3
Aug/11

MASTER CLASS: STEVE JAMES — AT THE DEATH HOUSE DOOR

3
Aug/11

AT THE DEATH HOUSE DOOR is part of Steve James retrospective at the Maysles Institute

AT THE DEATH HOUSE DOOR (Steve James & Peter Gilbert, 2008)
Maysles Institute
343 Malcolm X Blvd. between 127th & 128th Sts.
Thursday, August 4, $10, 7:30
212-582-6050
www.mayslesinstitute.org

For more than fifteen years, Pastor Carroll Pickett served as death-row chaplain for nearly one hundred inmates at the Walls prison in Huntsville, Texas. The soft-spoken man of God would spend the last eighteen hours of each condemned man’s life with him, offering prayer, confession, and, in some cases, a hand to hold. Documentarians Steve James and Peter Gilbert, who teamed up on the Oscar-nominated Hoop Dreams in 1994, follow Pickett as he tells his compelling story with deep emotion and remarkable insight. We see Pickett as he listens to old cassettes he recorded after each execution, talking about his own complicated feelings about his job — something he never shared with his family or parish.
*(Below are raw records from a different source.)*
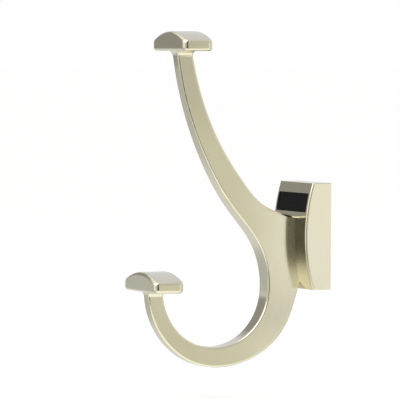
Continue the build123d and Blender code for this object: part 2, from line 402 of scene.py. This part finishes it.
def makeCard(name, azimuth, distance, shift, bottom, width, height, colour):
    away, side = floorDirections(azimuth)
    foot = away * distance + side * shift + Vector((0, 0, bottom))
    half = side * width / 2
    top = Vector((0, 0, height))
    makeGlow(name, [foot - half, foot + half, foot + half + top, foot - half + top], colour)


def makeFloorShade():
    away, side = floorDirections(floorShade["azimuth"])
    half = side * floorShade["width"] / 2
    raised = Vector((0, 0, floorHeight + floorShade["lift"]))
    near = away * floorShade["nearEnd"] + raised
    far = away * floorShade["farEnd"] + raised
    corners = [near - half, near + half, far + half, far - half]
    makeGlow("floorShade", corners, floorShade["colour"])


def makeLamp():
    light = bpy.data.lights.new("softLamp", "AREA")
    light.shape = "SQUARE"
    light.size = studio["lampSize"]
    light.energy = studio["lampPower"]
    lamp = bpy.data.objects.new("softLamp", light)
    lamp.location = studio["lampAt"]
    lamp.rotation_euler = (-Vector(studio["lampAt"])).to_track_quat("-Z", "Y").to_euler()
    bpy.context.scene.collection.objects.link(lamp)


makeWorld()
makeFloor()
for cardName, cardSizes in cards.items():
    makeCard(cardName, *cardSizes)
makeFloorShade()
makeLamp()
print("studio done")


# camera: a long lens, 65 degrees round from the front and slightly above

shot = {
    "target": (0, -0.05719, 0.01651),
    "azimuth": 65.0,
    "elevation": 2.40,
    "roll": 0.237,
    "distance": 1.6623,
    "lens": 335.4,
    "sensorWidth": 36,
}


def makeCamera():
    turn = math.radians(shot["azimuth"])
    lift = math.radians(shot["elevation"])
    back = Vector((
        math.sin(turn) * math.cos(lift),
        -math.cos(turn) * math.cos(lift),
        math.sin(lift),
    ))
    right = Vector((math.cos(turn), math.sin(turn), 0))
    up = back.cross(right)
    axes = Matrix((right, up, back)).transposed()
    axes = axes @ Matrix.Rotation(math.radians(shot["roll"]), 3, "Z")
    data = bpy.data.cameras.new("photoCamera")
    data.lens = shot["lens"]
    data.sensor_width = shot["sensorWidth"]
    camera = bpy.data.objects.new("photoCamera", data)
    stand = Vector(shot["target"]) + back * shot["distance"]
    camera.matrix_world = Matrix.Translation(stand) @ axes.to_4x4()
    bpy.context.scene.collection.objects.link(camera)
    bpy.context.scene.camera = camera


makeCamera()
bpy.context.scene.view_settings.view_transform = "Standard"
print("camera done")
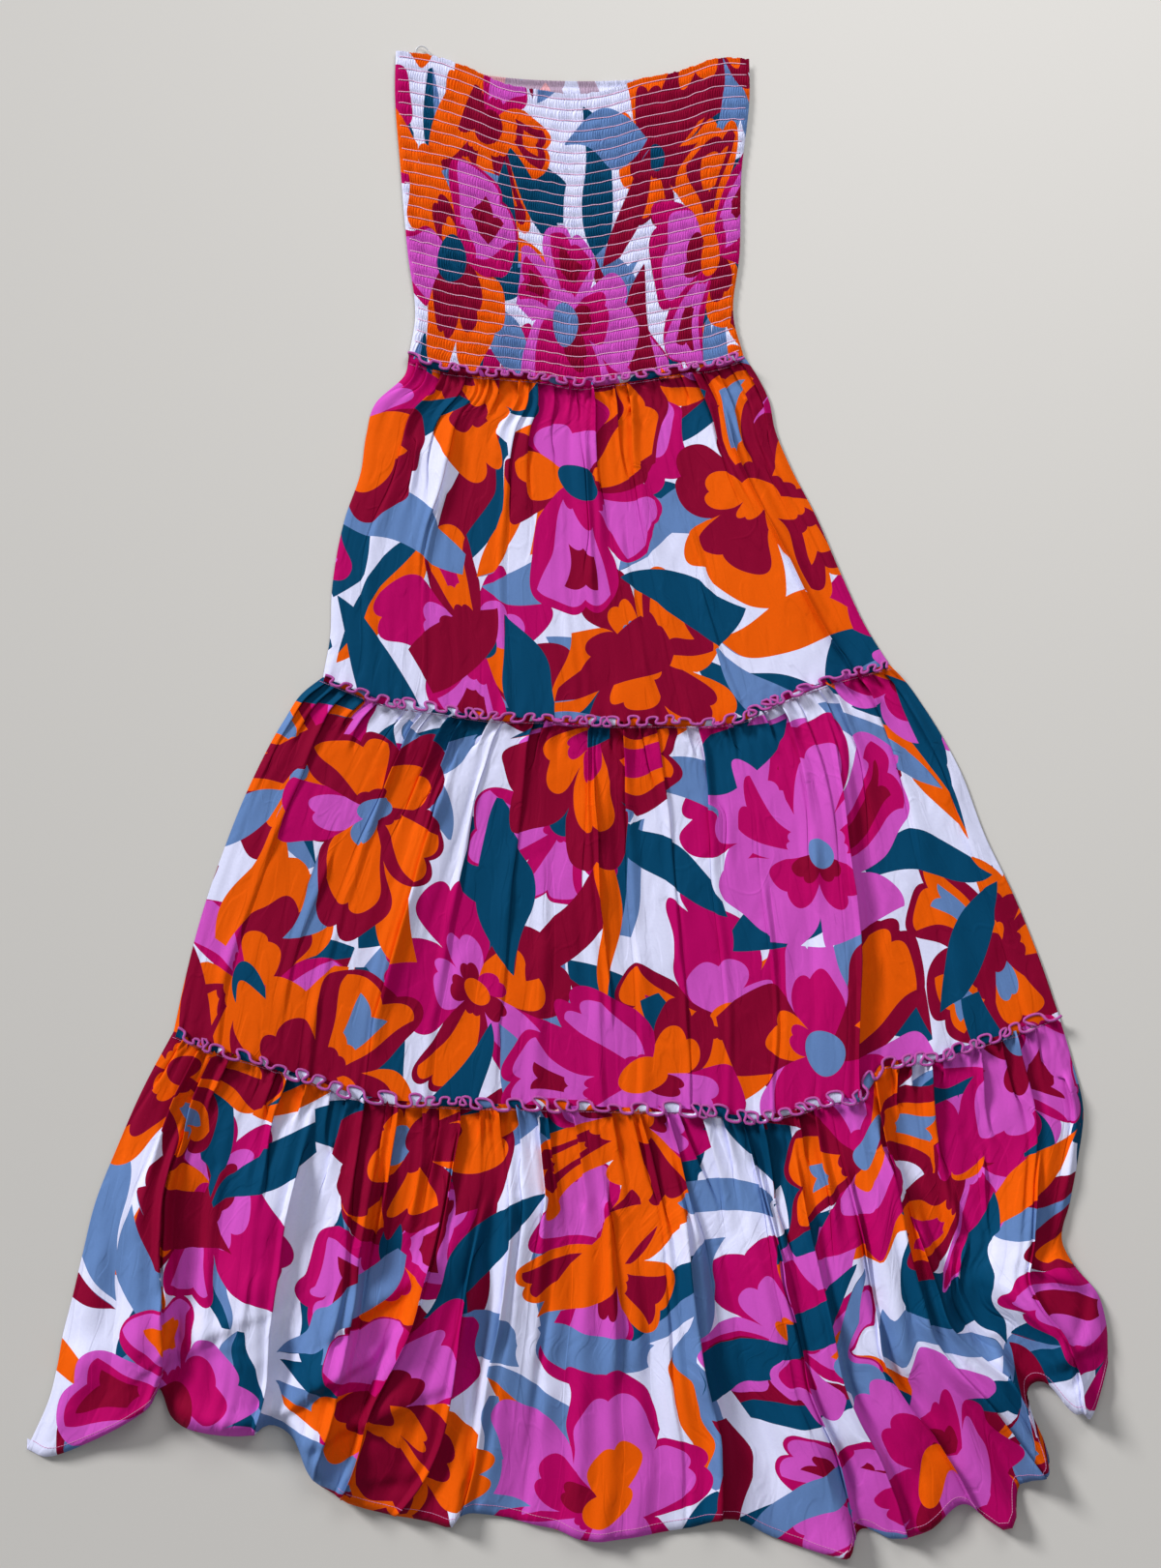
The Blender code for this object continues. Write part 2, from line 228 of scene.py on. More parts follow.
def as_piece(sheet, name, material, face_down=False):
    """Turn a bmesh into a smooth-shaded piece that rides on the dress's one body."""
    if face_down:
        bmesh.ops.reverse_faces(sheet, faces=sheet.faces)
    mesh = bpy.data.meshes.new(name)
    sheet.to_mesh(mesh)
    sheet.free()
    mesh.shade_smooth()
    mesh.materials.append(material)
    piece = in_scene(name, mesh)
    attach(piece, "root")
    return piece


def srgb(red, green, blue):
    """A colour of 0 to 255 a channel as linear RGBA."""
    shares = (red / 255, green / 255, blue / 255)
    return (*(c / 12.92 if c <= 0.04045 else ((c + 0.055) / 1.055) ** 2.4 for c in shares), 1.0)


MAGENTA = srgb(184, 0, 98)
ORCHID = srgb(206, 82, 192)
BURGUNDY = srgb(136, 0, 46)
ORANGE = srgb(236, 92, 0)
TEAL = srgb(0, 68, 104)
SLATE = srgb(98, 131, 185)
LILAC = srgb(224, 226, 255)
PETALS = 5.0
# The colour sets of petals, from the outside in: a petal takes its rim, middle and heart from one place.
RIMS = (ORCHID, MAGENTA, BURGUNDY, ORANGE, MAGENTA, BURGUNDY)
MIDDLES = (MAGENTA, ORCHID, ORANGE, BURGUNDY, ORCHID, ORANGE)
HEARTS = (BURGUNDY, ORANGE, SLATE, ORANGE, BURGUNDY, MAGENTA)
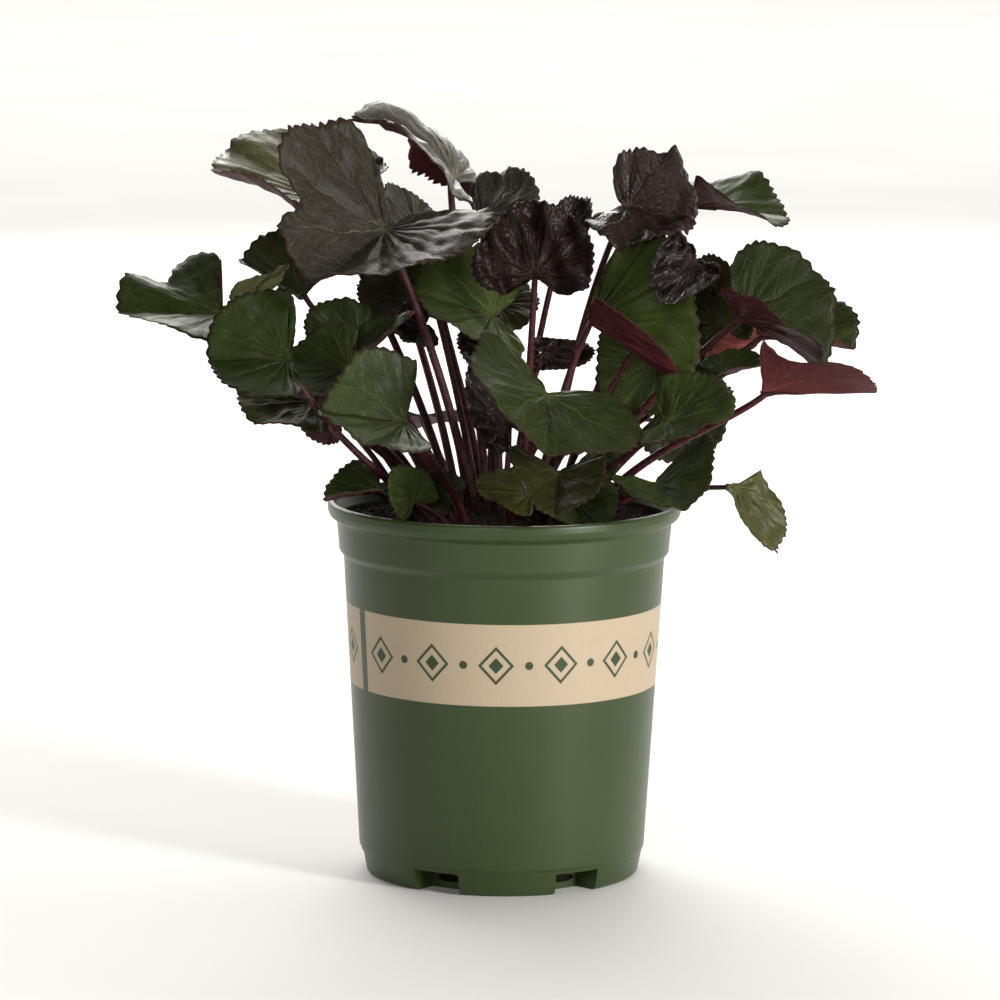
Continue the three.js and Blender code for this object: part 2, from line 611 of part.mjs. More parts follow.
// The stalk leaves the soil leaning towards its blade, reaches the hub from below and runs on as a rib.
function stalkPath(leaf, axes) {
  const start = new THREE.Vector3(leaf.root[0], leaf.root[1], 0);
  start.z = soilHeight(start.x, start.y) + stalkStart;
  const reach = point(leaf.hub).sub(start);
  const straight = reach.clone().normalize();
  const direction = straight.clone().lerp(new THREE.Vector3(0, 0, 1), leaf.rise).normalize();
  const tip = new THREE.Vector3().setFromMatrixColumn(axes, 0);
  const out = new THREE.Vector3().setFromMatrixColumn(axes, 2);
  const arrive = straight.addScaledVector(tip, 0.3).addScaledVector(out, 0.3).normalize();
  const bend = point(leaf.bend);
  const end = point(leaf.hub).addScaledVector(out, -0.7 * leaf.stalk * stalkTaper);
  const curve = new THREE.CubicBezierCurve3(
    start,
    start.clone().addScaledVector(direction, 0.4 * reach.length()).add(bend),
    end.clone().addScaledVector(arrive, -0.25 * reach.length()).add(bend),
    end,
  );
  const foot = start.clone().addScaledVector(direction, -rootDepth);
  const rib = bladePoint(leaf, 0, ribShare);
  rib.z -= ribRadius;
  const path = [foot, ...curve.getPoints(petioleSteps), rib.applyMatrix4(axes)];
  return { path, start, direction, radius: leaf.stalk };
}

// Fills in what a leaf of the list doesn't say.
function completed(leaf, index) {
  const shape = { lift: [0, 0], curl: [0, 0], arch: 0, lobes: 0, twist: 0, wide: [1, 1] };
  const usual = { ears: [earsUsual, earsUsual], wave: waveUsual, folds: [], bend: [0, 0, 0], rise: 0.35 };
  const detail = { teeth: leaf.size < 25 ? 9 : 12, rings: leaf.size > 40 ? [0.4, 0.75] : [0.55] };
  return { ...shape, ...usual, ...detail, seed: index * 1.7, ...leaf };
}

function makeLeaf(leaf) {
  const axes = leafAxes(leaf);
  const blade = makeBlade(leaf);
  const placed = blade.points.map((p) => p.clone().applyMatrix4(axes));
  const stalk = stalkPath(leaf, axes);
  const last = stalk.path.length - 1;
  const radii = stalk.path.map((_, i) => (
    i === last ? ribRadius : leaf.stalk * (1 - (1 - stalkTaper) * (i / (last - 1)))
  ));
  const solid = solidOf(placed, blade.triangles).add(tube(stalk.path, radii, petioleSides));
  return { solid, stalk };
}

const plant = new THREE.Group();

function addNode(name, solid, color, roughness) {
  const material = new THREE.MeshStandardMaterial({ color, roughness, metalness: 0 });
  const mesh = new THREE.Mesh(geometryOf(solid), material);
  mesh.name = name;
  plant.add(mesh);
}

const grown = leaves.map((leaf, index) => makeLeaf(completed(leaf, index)));
addNode('pot', makePot(), 0x4c5a3e, 0.45);
addNode('soil', makeSoil(grown.map((leaf) => leaf.stalk)), 0x1e1712, 0.95);
grown.forEach((leaf, index) => {
  const name = `leaf_${String(index + 1).padStart(2, '0')}`;
  addNode(name, leaf.solid, tones[leaves[index].tone], 0.5);
});

export default plant;
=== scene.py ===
import math

import bpy
import numpy as np
from mathutils import Matrix, Vector


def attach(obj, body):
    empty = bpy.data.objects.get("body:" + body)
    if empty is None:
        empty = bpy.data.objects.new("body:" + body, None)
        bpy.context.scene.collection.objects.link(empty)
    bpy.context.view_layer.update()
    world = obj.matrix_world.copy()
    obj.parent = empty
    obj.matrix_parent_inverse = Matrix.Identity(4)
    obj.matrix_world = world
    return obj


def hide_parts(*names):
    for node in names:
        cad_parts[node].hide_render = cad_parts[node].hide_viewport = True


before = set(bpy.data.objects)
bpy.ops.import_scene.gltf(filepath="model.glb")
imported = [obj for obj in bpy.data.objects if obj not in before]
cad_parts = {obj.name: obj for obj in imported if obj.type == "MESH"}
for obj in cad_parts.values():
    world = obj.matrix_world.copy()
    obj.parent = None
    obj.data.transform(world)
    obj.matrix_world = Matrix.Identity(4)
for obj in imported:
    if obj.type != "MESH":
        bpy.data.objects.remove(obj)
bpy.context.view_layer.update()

# The potted pandora ligularia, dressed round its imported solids. Sizes are in millimetres in the tables
# below and become metres where a mesh is made. +Z is up and the front faces -Y.
mm = 0.001
print("stage: frame loaded,", len(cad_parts), "nodes")


# Small helpers for node trees

def addNode(tree, kind, inputs=None, **settings):
    node = tree.nodes.new(kind)
    for name, value in settings.items():
        setattr(node, name, value)
    for name, value in (inputs or {}).items():
        socket = node.inputs[name]
        if isinstance(value, bpy.types.NodeSocket):
            tree.links.new(value, socket)
        else:
            socket.default_value = value
    return node


def calc(tree, operation, first, second=None, third=None, clamp=False):
    inputs = {0: first}
    if second is not None:
        inputs[1] = second
    if third is not None:
        inputs[2] = third
    return addNode(tree, "ShaderNodeMath", inputs, operation=operation, use_clamp=clamp).outputs[0]


def tinted(tree, factor, under, over):
    node = tree.nodes.new("ShaderNodeMix")
    node.data_type = "RGBA"
    for index, value in ((0, factor), (6, under), (7, over)):
        if isinstance(value, bpy.types.NodeSocket):
            tree.links.new(value, node.inputs[index])
        else:
            node.inputs[index].default_value = value
    return node.outputs[2]


def smoothStep(tree, value, low, high):  # 0 below low, 1 above high
    node = addNode(tree, "ShaderNodeMapRange", {"Value": value}, interpolation_type="SMOOTHSTEP")
    for name, edge in (("From Min", low), ("From Max", high)):
        if isinstance(edge, bpy.types.NodeSocket):
            tree.links.new(edge, node.inputs[name])
        else:
            node.inputs[name].default_value = edge
    return node.outputs["Result"]


def noise(tree, vector, scale, detail=3.0, rough=0.5):
    settings = {"Vector": vector, "Scale": scale, "Detail": detail, "Roughness": rough}
    return addNode(tree, "ShaderNodeTexNoise", settings).outputs["Fac"]


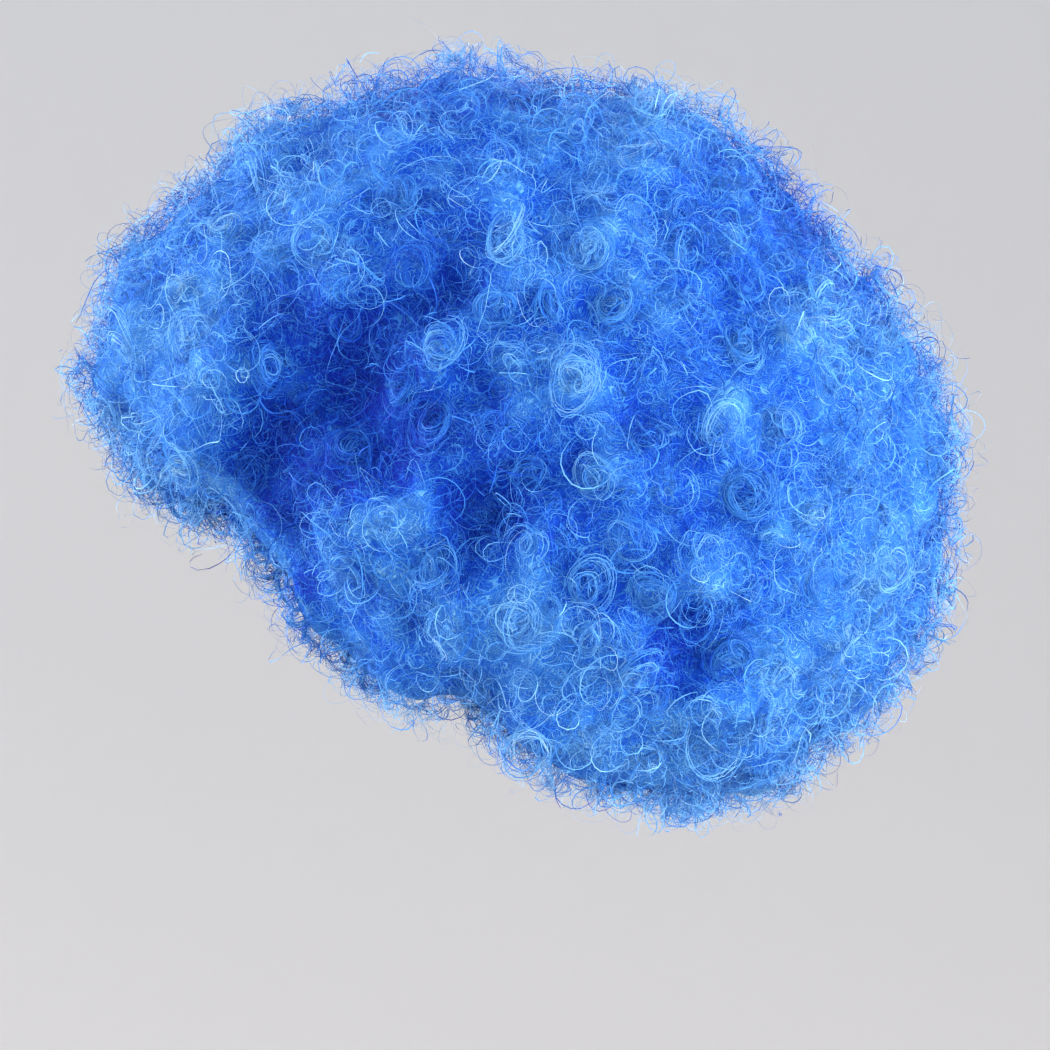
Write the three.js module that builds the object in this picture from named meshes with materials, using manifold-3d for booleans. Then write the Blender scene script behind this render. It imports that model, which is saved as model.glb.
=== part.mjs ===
// An afro wig: a stretch cap with an elastic edge band, inside a deep coat of tight curls.
// Millimetres, +Z up. The face looks along -Y and the wearer's left is +X. The origin is the inside of
// the cap's crown, where the top of the head bears.
import * as THREE from "three";
import { mergeVertices } from "three/addons/utils/BufferGeometryUtils.js";
import Module from "manifold-3d";

const wasm = await Module();
wasm.setup();

// The head that the cap is cut for
const HEAD_FRONT = 91; // crown point to forehead, along Y
const HEAD_BACK = 93; // crown point to the back of the head, along Y
const HEAD_HALF_BREADTH = 74; // at its widest level
const DOME_HEIGHT = 95; // crown down to the widest level
const DOME_FULLNESS = 2.25; // exponent of the dome's outlines: 2 is an ellipse, more is squarer
const HEAD_EGG = 0.05; // how much broader the head is behind than in front
const NECK_DROP = 165; // the widest level down to the foot of the neck

// The cap and its edge band
const CAP_WALL = 1.5;
const RIM_DROP_FRONT = 55; // crown down to the cap's edge at the forehead
const RIM_DROP_BACK = 158; // crown down to the cap's edge at the nape
const BAND_WIDTH = 14;
const BAND_GRIP = 1; // how far the relaxed elastic stands inside the cap's wall
const SEAM_GAP = 0.3; // between pieces that are sewn together

// The coat of curls. The first four are depths of hair outside the head.
const HAIR_FRONT = 43;
const HAIR_BACK = 76;
const HAIR_CROWN = 54;
const HAIR_SIDE = 60;
const HAIR_CENTRE_DROP = 73; // crown down to the middle of the coat
const HAIR_BELOW = 117; // the middle of the coat down to its edge beside the neck
const FACE_NARROWING = 0.1; // how much narrower the coat is at the fringe than at its middle

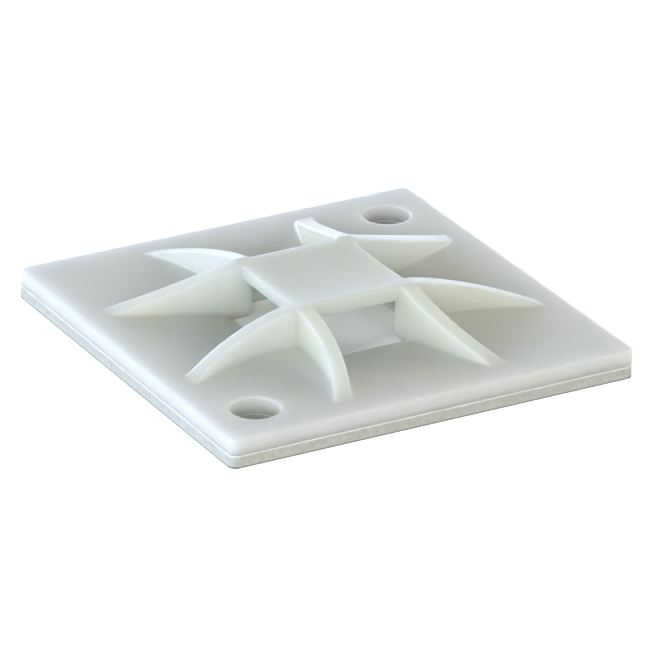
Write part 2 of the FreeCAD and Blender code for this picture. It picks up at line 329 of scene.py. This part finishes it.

He discusses how his personal thoughts about capital punishment changed after the 1989 execution of Carlos De Luna, a young man who claimed he was innocent — and Pickett believed him but never spoke out about it. The film often switches to investigative reporters Steve Mills and Maury Possley of the Chicago Tribune as they research a story about De Luna’s innocence, speaking primarily with one of his sisters, Rose Rhoton, who is ashamed that she didn’t do more to save her brother’s life. But what is clear is that such miscarriages of justice are not any one person’s fault but the result of a severely broken system. James and Gilbert stay out of the way of the story; they do not hit viewers over the head with facts and numbers, they include no third-person narration or random talking heads, and they avoid the expected confrontations over this extremely controversial issue. Even Leo Sidran’s score is even-handed and sensitive. At the Death House Door is a fascinating examination of the death penalty, seen through the eyes of someone who has experienced it in a very personal, powerful way. The film is screening August 4 at the Maysles Institute as part of the Master Class: Steve James series curated by Sylvia Savadjian, which concludes August 5-11 with James’s latest, The Interrupters, which follows an organized group of former gang members trying to stop the violence in Chicago.